:: PROVIDED DATA ::
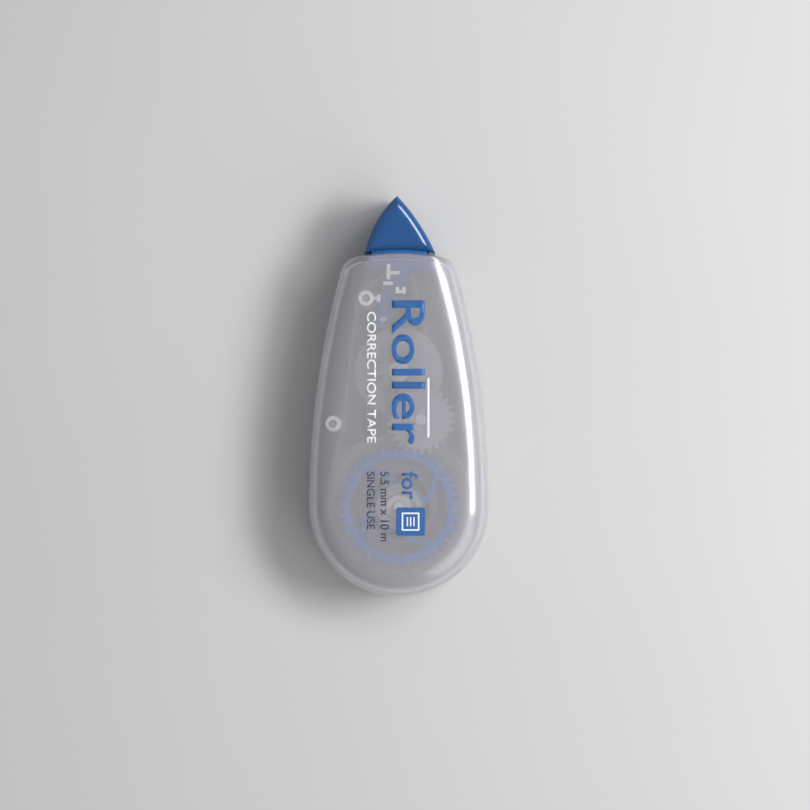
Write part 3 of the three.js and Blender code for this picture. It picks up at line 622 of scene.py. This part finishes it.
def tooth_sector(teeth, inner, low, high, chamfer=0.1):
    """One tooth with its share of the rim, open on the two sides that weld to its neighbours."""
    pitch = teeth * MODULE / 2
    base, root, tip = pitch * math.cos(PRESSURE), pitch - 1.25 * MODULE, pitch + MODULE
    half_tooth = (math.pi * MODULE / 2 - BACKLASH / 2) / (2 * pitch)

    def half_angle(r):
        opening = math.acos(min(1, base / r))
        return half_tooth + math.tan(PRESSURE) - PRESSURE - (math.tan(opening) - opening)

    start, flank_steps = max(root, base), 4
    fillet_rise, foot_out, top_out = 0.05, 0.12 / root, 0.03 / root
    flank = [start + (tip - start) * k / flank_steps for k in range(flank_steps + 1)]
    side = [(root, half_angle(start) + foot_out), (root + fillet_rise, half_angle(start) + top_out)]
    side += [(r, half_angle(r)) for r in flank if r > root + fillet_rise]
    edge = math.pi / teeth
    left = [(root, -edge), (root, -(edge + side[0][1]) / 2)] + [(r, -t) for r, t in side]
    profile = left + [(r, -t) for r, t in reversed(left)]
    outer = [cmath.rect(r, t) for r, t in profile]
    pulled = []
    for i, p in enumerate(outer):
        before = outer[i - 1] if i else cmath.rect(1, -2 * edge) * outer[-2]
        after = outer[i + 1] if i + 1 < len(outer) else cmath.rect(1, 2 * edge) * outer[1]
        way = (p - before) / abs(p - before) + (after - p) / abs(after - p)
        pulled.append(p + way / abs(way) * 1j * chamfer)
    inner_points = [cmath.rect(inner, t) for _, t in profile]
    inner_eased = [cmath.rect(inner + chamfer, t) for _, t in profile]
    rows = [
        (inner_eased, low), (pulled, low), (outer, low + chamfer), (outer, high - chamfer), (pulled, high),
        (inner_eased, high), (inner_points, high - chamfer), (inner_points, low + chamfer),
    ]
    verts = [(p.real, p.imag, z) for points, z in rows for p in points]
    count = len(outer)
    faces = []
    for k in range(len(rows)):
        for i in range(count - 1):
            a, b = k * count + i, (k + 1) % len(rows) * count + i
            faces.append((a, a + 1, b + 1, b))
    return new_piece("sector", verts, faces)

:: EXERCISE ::
Extract, word for word, each line of the listing above.

:: FINISHED EXERCISE ::
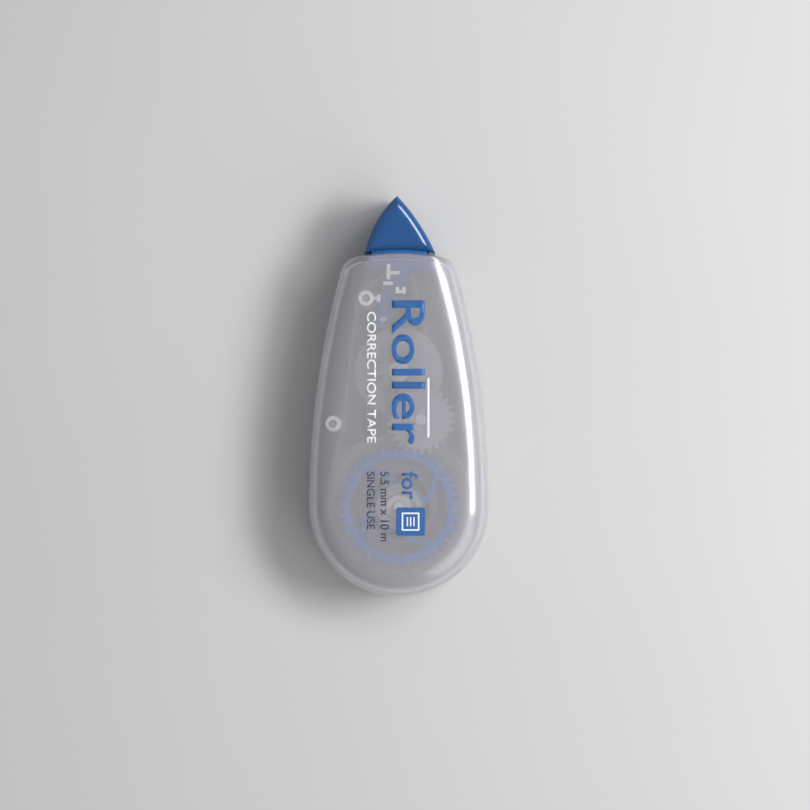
Write part 3 of the three.js and Blender code for this picture. It picks up at line 622 of scene.py. This part finishes it.
def tooth_sector(teeth, inner, low, high, chamfer=0.1):
    """One tooth with its share of the rim, open on the two sides that weld to its neighbours."""
    pitch = teeth * MODULE / 2
    base, root, tip = pitch * math.cos(PRESSURE), pitch - 1.25 * MODULE, pitch + MODULE
    half_tooth = (math.pi * MODULE / 2 - BACKLASH / 2) / (2 * pitch)

    def half_angle(r):
        opening = math.acos(min(1, base / r))
        return half_tooth + math.tan(PRESSURE) - PRESSURE - (math.tan(opening) - opening)

    start, flank_steps = max(root, base), 4
    fillet_rise, foot_out, top_out = 0.05, 0.12 / root, 0.03 / root
    flank = [start + (tip - start) * k / flank_steps for k in range(flank_steps + 1)]
    side = [(root, half_angle(start) + foot_out), (root + fillet_rise, half_angle(start) + top_out)]
    side += [(r, half_angle(r)) for r in flank if r > root + fillet_rise]
    edge = math.pi / teeth
    left = [(root, -edge), (root, -(edge + side[0][1]) / 2)] + [(r, -t) for r, t in side]
    profile = left + [(r, -t) for r, t in reversed(left)]
    outer = [cmath.rect(r, t) for r, t in profile]
    pulled = []
    for i, p in enumerate(outer):
        before = outer[i - 1] if i else cmath.rect(1, -2 * edge) * outer[-2]
        after = outer[i + 1] if i + 1 < len(outer) else cmath.rect(1, 2 * edge) * outer[1]
        way = (p - before) / abs(p - before) + (after - p) / abs(after - p)
        pulled.append(p + way / abs(way) * 1j * chamfer)
    inner_points = [cmath.rect(inner, t) for _, t in profile]
    inner_eased = [cmath.rect(inner + chamfer, t) for _, t in profile]
    rows = [
        (inner_eased, low), (pulled, low), (outer, low + chamfer), (outer, high - chamfer), (pulled, high),
        (inner_eased, high), (inner_points, high - chamfer), (inner_points, low + chamfer),
    ]
    verts = [(p.real, p.imag, z) for points, z in rows for p in points]
    count = len(outer)
    faces = []
    for k in range(len(rows)):
        for i in range(count - 1):
            a, b = k * count + i, (k + 1) % len(rows) * count + i
            faces.append((a, a + 1, b + 1, b))
    return new_piece("sector", verts, faces)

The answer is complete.